═══ PROVIDED RECORDS ═══
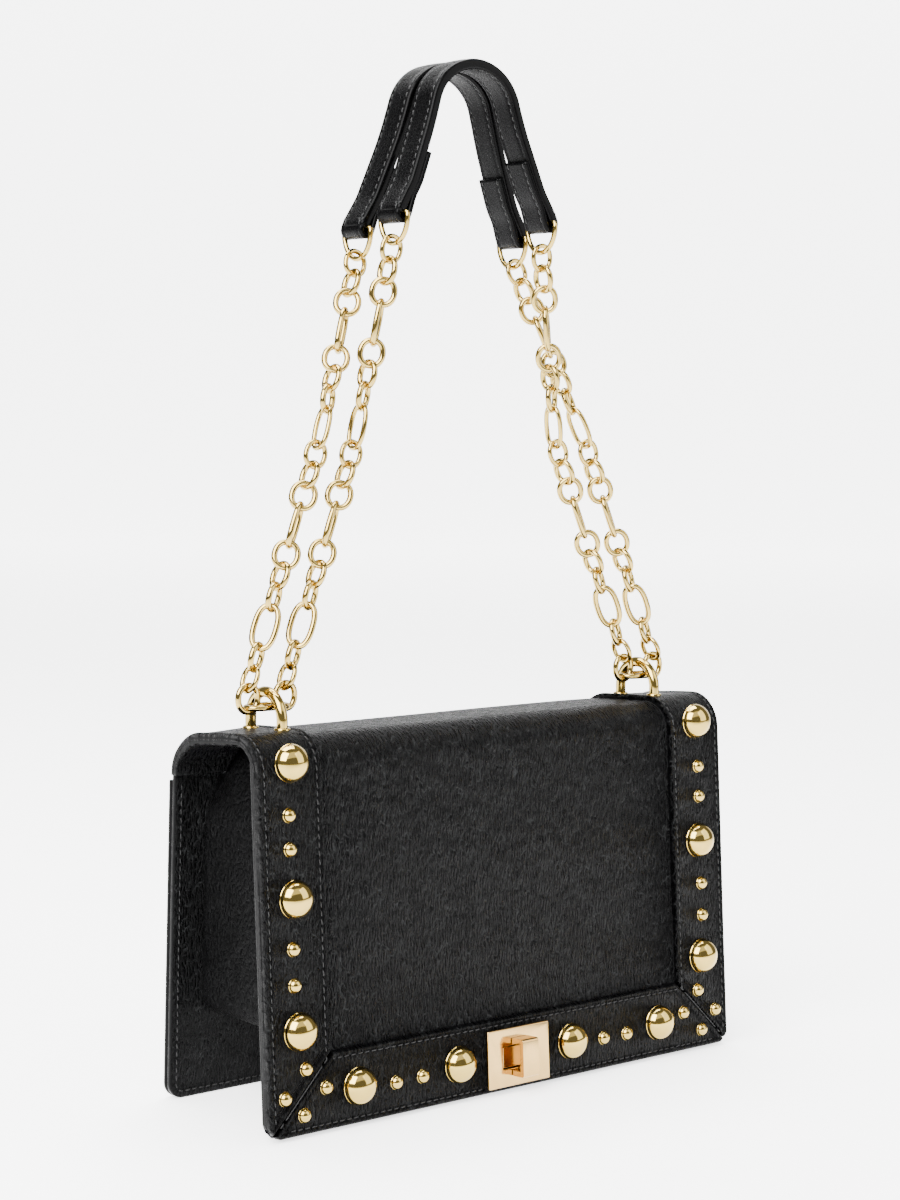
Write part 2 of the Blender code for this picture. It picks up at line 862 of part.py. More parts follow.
def pad_line(lane, bend):
    """Half of a pad's middle line as (point, normal, folded): up a leg, then round the crown.

    The leg is the outer tangent of a circle of radius bend round the ring's bar and of the crown.
    """
    span, low = pad_half_span(lane), bar_height(lane)
    crown = pad_apex_height() - pad_leather / 2 - pad_crown_radius
    apart = sqrt(span ** 2 + (crown - low) ** 2)
    lean = atan2(span, crown - low) - asin((pad_crown_radius - bend) / apart)
    normal = Vector((cos(lean), sin(lean)))
    foot = Vector((span, low)) + normal * bend
    shoulder = Vector((0, crown)) + normal * pad_crown_radius
    tab = foot + (shoulder - foot).normalized() * pad_tab_length
    line = [(foot, normal, True), (tab, normal, True), (tab, normal, False)]
    for i in range(pad_crown_steps // 2 + 1):
        turn = lean + (pi / 2 - lean) * i / (pad_crown_steps // 2)
        out = Vector((cos(turn), sin(turn)))
        line.append((Vector((0, crown)) + out * pad_crown_radius, out, False))
    return line, lean


def shoulder_pad(lane):
    """A strap bent into an arch, each end folded round its ring's bar and stitched back."""
    place = "rear" if lane > 0 else "front"
    bore = ring_wire_radius + 2 * bore_clearance
    loop = bore + pad_loop_leather
    half_leather = pad_leather / 2
    low, span = bar_height(lane), pad_half_span(lane)
    line, lean = pad_line(lane, loop - half_leather)
    fold = 2 * loop - half_leather
    outer = [point + normal * half_leather for point, normal, _ in line]
    inner = [point - normal * (fold if folded else half_leather) for point, normal, folded in line]
    foot = arc((span, low), loop, lean - pi, lean, loop_steps)[1:-1]
    half = list(reversed(inner)) + foot + outer[:2] + outer[3:]
    outline = half + [(-x, z) for x, z in reversed(half[1:-1])]
    holes = [circle(bore, (side * span, low), 8) for side in (-1, 1)]
    seat = frame_of(axis_x, axis_z, Vector((0, -1, 0)), Vector((0, pad_y(lane), 0)))
    mesh = slab_mesh([outline] + holes, pad_width, seat)
    add_piece(f"{place}_shoulder_pad", mesh, edge_paint)


# Assembly


def stand_on_origin():
    """Moves the whole bag so that the origin is the middle of its box's base."""
    bpy.context.view_layer.update()
    corners = []
    for piece in bag_pieces.objects:
        if piece.type == "MESH":
            corners += [piece.matrix_world @ Vector(corner) for corner in piece.bound_box]
    low = [min(corner[i] for corner in corners) for i in range(3)]
    high = [max(corner[i] for corner in corners) for i in range(3)]
    base.location = (-(low[0] + high[0]) / 2, -(low[1] + high[1]) / 2, -low[2])
    bpy.context.view_layer.update()


def hinge_points():
    """Where each joint's axis passes."""
    hinge_out = trim_out() + seat_gap
    height = flap_hinge_height - seat_gap / 2
    return {
        "flap_hinge": Vector((0, back_y(height, hinge_out), height)),
        "toggle_turn": at_lock(0).translation,
        "strap_swing": Vector((0, *chain_start(1, 1).yz)),
        "strap_bend": Vector((0, *middle_point(1, 1).yz)),
        "front_pad_tip": Vector((0, *ring_point(1, -1).yz)),
        "rear_pad_tip": Vector((0, *ring_point(1, 1).yz)),
    }


flap_panel()
for side in (-1, 1):
    side_trim(side)
bottom_trim()
large_studs()
body_panels()
gusset()
lining()
inner_pocket()
lock_pieces()
for side in (-1, 1):
    arch(side)
    arch_chain(side)
chain_runs()
for lane in (-1, 1):
    for side in (-1, 1):
        pad_ring(side, lane)
    shoulder_pad(lane)
stand_on_origin()
for name, point in hinge_points().items():
    print(name, [round(value, 6) for value in base.matrix_world @ point])
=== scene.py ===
from math import atan2, asin, cos, pi, radians, sin, sqrt, tan

import bmesh
import bpy
import numpy as np
from mathutils import Matrix, Vector


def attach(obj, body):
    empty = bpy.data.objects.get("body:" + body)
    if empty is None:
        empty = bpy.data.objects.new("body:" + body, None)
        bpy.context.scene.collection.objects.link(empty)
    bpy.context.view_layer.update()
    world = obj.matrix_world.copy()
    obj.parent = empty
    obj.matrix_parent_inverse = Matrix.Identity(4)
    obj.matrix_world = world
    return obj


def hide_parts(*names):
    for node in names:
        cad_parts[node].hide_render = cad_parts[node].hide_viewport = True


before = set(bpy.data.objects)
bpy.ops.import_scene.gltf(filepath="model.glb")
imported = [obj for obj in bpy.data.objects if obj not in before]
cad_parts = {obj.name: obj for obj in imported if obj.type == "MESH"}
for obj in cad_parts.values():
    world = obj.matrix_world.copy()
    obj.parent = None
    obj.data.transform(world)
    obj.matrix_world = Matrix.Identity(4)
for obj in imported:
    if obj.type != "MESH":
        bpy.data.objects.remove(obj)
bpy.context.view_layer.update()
print("frame loaded:", len(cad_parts), "nodes")

# The proportions that several pieces share, in metres. x is across, -y the front, z up.
bag = {
    "half": 0.135,
    "top": 0.167,
    "frontFloor": -0.036367,
    "backFloor": 0.045633,
    "frontLean": radians(4.0),
    "backLean": radians(1.6),
    "foot": 0.0010,
    "corner": 0.0070,
    "hingeHeight": 0.1455,
    "frontShoulder": 0.0140,
    "rearShoulder": 0.0190,
    "rearInset": 0.0052,
    "rearDrop": 0.0026,
    "endDrop": 0.0040,
    "dropAcross": (0.085, 0.135),
    "dropFrom": -0.012,
    "dropDepth": 0.055,
    "flapLeather": 0.0028,
    "trimLeather": 0.0018,
    "trimWidth": 0.0330,
    "seat": 0.0003,
    "lockHeight": 0.0164,
}
trimOut = bag["seat"] + bag["trimLeather"]


# Meshes worked out as whole arrays

def gridFaces(rows, columns, loop=False):
    # Quads between neighbouring rows and columns; loop also joins the last column to the first.
    across = columns if loop else columns - 1
    start = (np.arange(rows - 1)[:, None] * columns + np.arange(across)[None, :]).ravel()
    following = (np.arange(rows - 1)[:, None] * columns + (np.arange(across) + 1) % columns).ravel()
    return np.stack([start, following, following + columns, start + columns], 1).tolist()


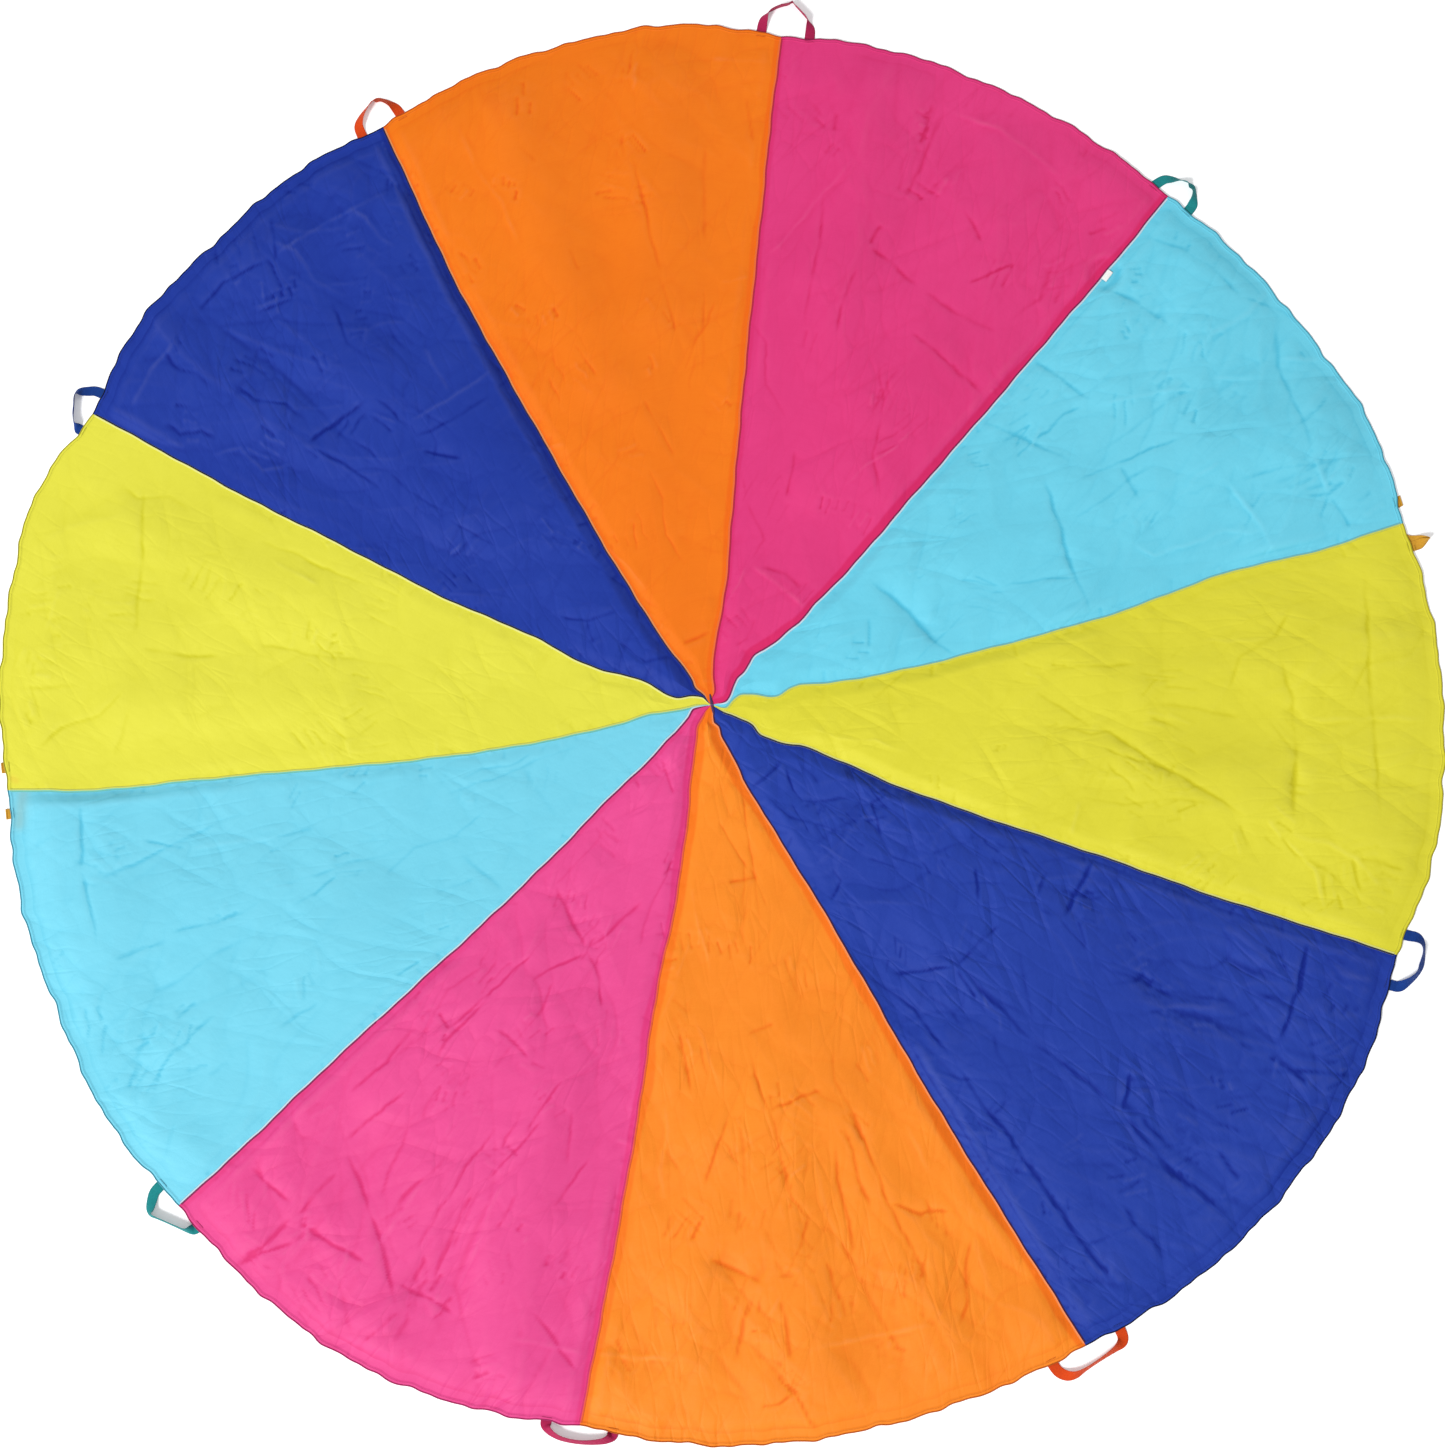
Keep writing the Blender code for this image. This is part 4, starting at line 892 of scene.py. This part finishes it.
def newMaterial(name, roughness, sheen=0.0, specular=0.35):
    made = bpy.data.materials.new(name)
    made.use_nodes = True
    tree = made.node_tree
    shader = tree.nodes["Principled BSDF"]
    setInputs(shader, {
        "Roughness": roughness, "Sheen Weight": sheen, "Sheen Roughness": 0.4, "Specular IOR Level": specular,
    })
    return made, tree, shader


def coverWith(tree, shader, colour, height, roughness=None):  # joins them to the shader, the height as a bump
    bump = put(tree, "ShaderNodeBump", {"Height": height, "Strength": 1.0, "Distance": 1.0}).outputs["Normal"]
    for name, socket in (("Base Color", colour), ("Normal", bump), ("Roughness", roughness)):
        if socket is not None:
            tree.links.new(socket, shader.inputs[name])


def deeper(colour, amount=0.9, power=0.3):  # a darker, richer copy of a colour, as through more layers of the same cloth; also the colour of the painted shade in creases, hollows and thread grooves
    return tuple(c * amount * (c / studio["dim"]) ** power for c in colour)


def clothMaterial(gore):
    colour = cloth["colours"][gore]
    made, tree, shader = newMaterial(f"taffeta_{gore:02d}", 0.5, specular=cloth["gloss"].get(gore, 0.18))
    place = put(tree, "ShaderNodeTexCoord").outputs["Object"]
    run, aside, _ = readRun(tree)
    paintedCreaseShading, band, rim = (attribute(tree, name) for name in ("paintedCreaseShading", "band", "rim"))
    broad, small = noise(tree, place, 2.4, 3.0), noise(tree, place, 26.0, 3.0)
    weave = useGroup(tree, weaveGroup, {"Vector": run, "Threads": cloth["threads"]})
    runs = []
    for turn in (0.35, -0.30):
        leant = put(tree, "ShaderNodeVectorRotate", {"Vector": run, "Angle": turn + 0.07 * gore},
                    rotation_type="Z_AXIS").outputs[0]
        runs.append(put(tree, "ShaderNodeVectorMath", {0: leant, 1: (1.0, 0.34, 1.0)}, operation="MULTIPLY").outputs[0])
    coarse = useGroup(tree, crumpleGroup, {"Vector": runs[0], "Place": place, "Scale": 11.0})
    fine = useGroup(tree, crumpleGroup, {"Vector": runs[1], "Place": place, "Scale": 30.0})
    tone = plus(tree, ramp(tree, broad, -0.5, 1.5), ramp(tree, small, -0.25, 0.25),
                ramp(tree, weave["Slub"], -0.35, 0.35))
    shade = mixColours(tree, tone, deeper(colour, 0.98, 0.06), scaled(colour, 1.04))
    # painted shade: the crease lines and the crumple's lines darken the cloth's colour
    lines = plus(tree, maths(tree, "MAXIMUM", paintedCreaseShading, 0.0), times(tree, fine["PaintedShadeLines"], 0.16),
                 times(tree, coarse["PaintedShadeLines"], 0.20))
    shade = mixColours(tree, lines, shade, deeper(colour, 0.93, 0.34))
    # painted highlight on ridges and tops, from the below-zero part of the crease shading
    paintedHighlight = times(tree, maths(tree, "MAXIMUM", times(tree, paintedCreaseShading, -1.0), 0.0), 0.35)
    shade = mixColours(tree, paintedHighlight, shade, tuple(0.93 * c + 0.07 * studio["dim"] for c in colour))
    shade = mixColours(tree, band, shade, deeper(colour, 0.99, 0.33))
    if gore in cloth["under"]:
        shade = mixColours(tree, attribute(tree, "under"), shade, cloth["under"][gore][4])
    stitches = useGroup(tree, stitchGroup, {"Along": aside, "Across": rim, **cloth["hemStitch"]})["Mask"]
    shade = mixColours(tree, times(tree, stitches, 0.5), shade, deeper(colour, 0.6, 0.4))
    matt = plus(tree, ramp(tree, small, 0.50, 0.62), times(tree, maths(tree, "ABSOLUTE", paintedCreaseShading), 0.08))
    bumps, crumpled = cloth["bumps"], cloth["crumple"][gore]
    height = plus(
        tree,
        times(tree, weave["Height"], bumps["weave"]),
        times(tree, coarse["Height"], bumps["coarse"] * crumpled),
        times(tree, fine["Height"], bumps["fine"] * crumpled),
        times(tree, noise(tree, runs[0], 34.0, 3.0), bumps["soft"] * crumpled),
    )
    height = maths(tree, "SUBTRACT", height, times(tree, stitches, bumps["stitches"]))
    coverWith(tree, shader, shade, height, matt)
    return made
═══
PROBLEM REQUIREMENTS:
Only the lines from the beginning of the material above through the line with "round the crown." are wanted; extract them exactly.

SOLUTION FOR THIS TASK:
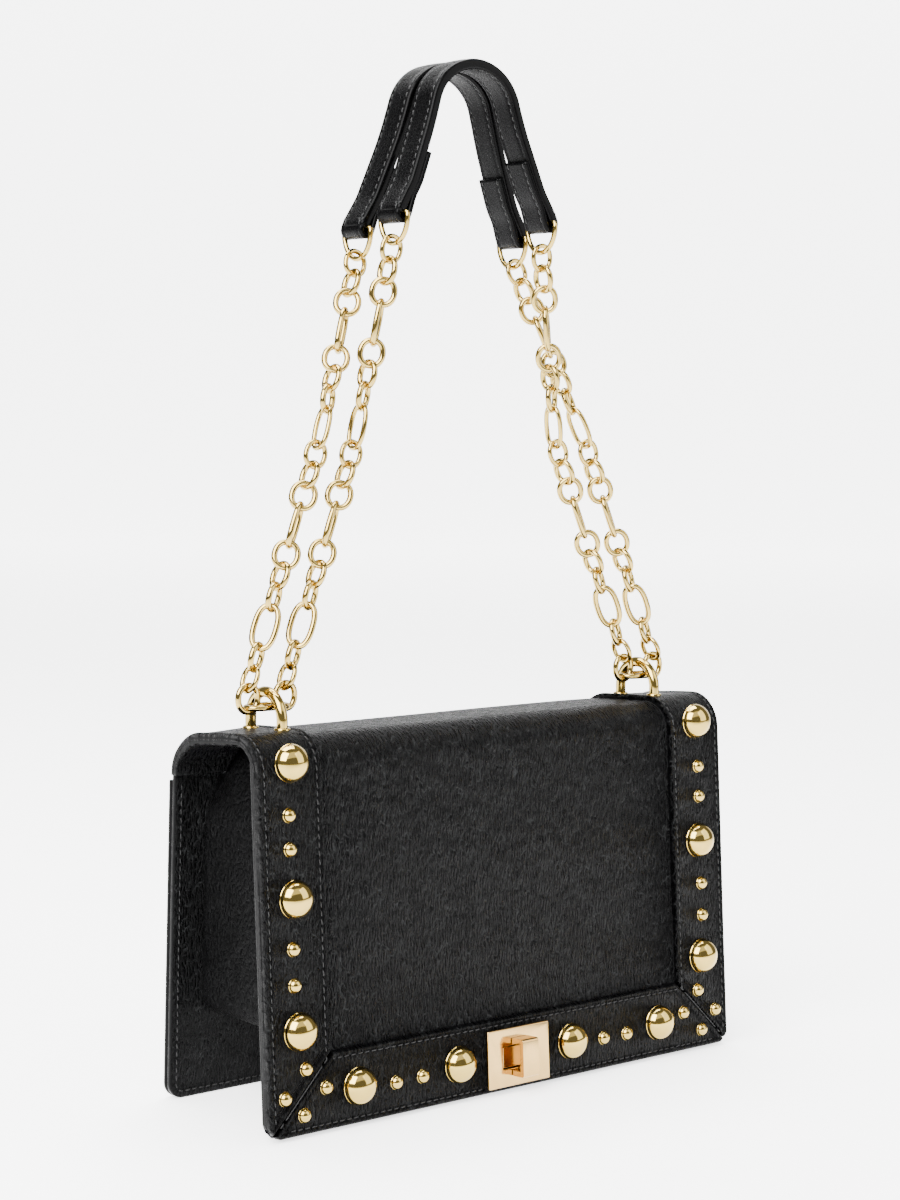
Write part 2 of the Blender code for this picture. It picks up at line 862 of part.py. More parts follow.
def pad_line(lane, bend):
    """Half of a pad's middle line as (point, normal, folded): up a leg, then round the crown.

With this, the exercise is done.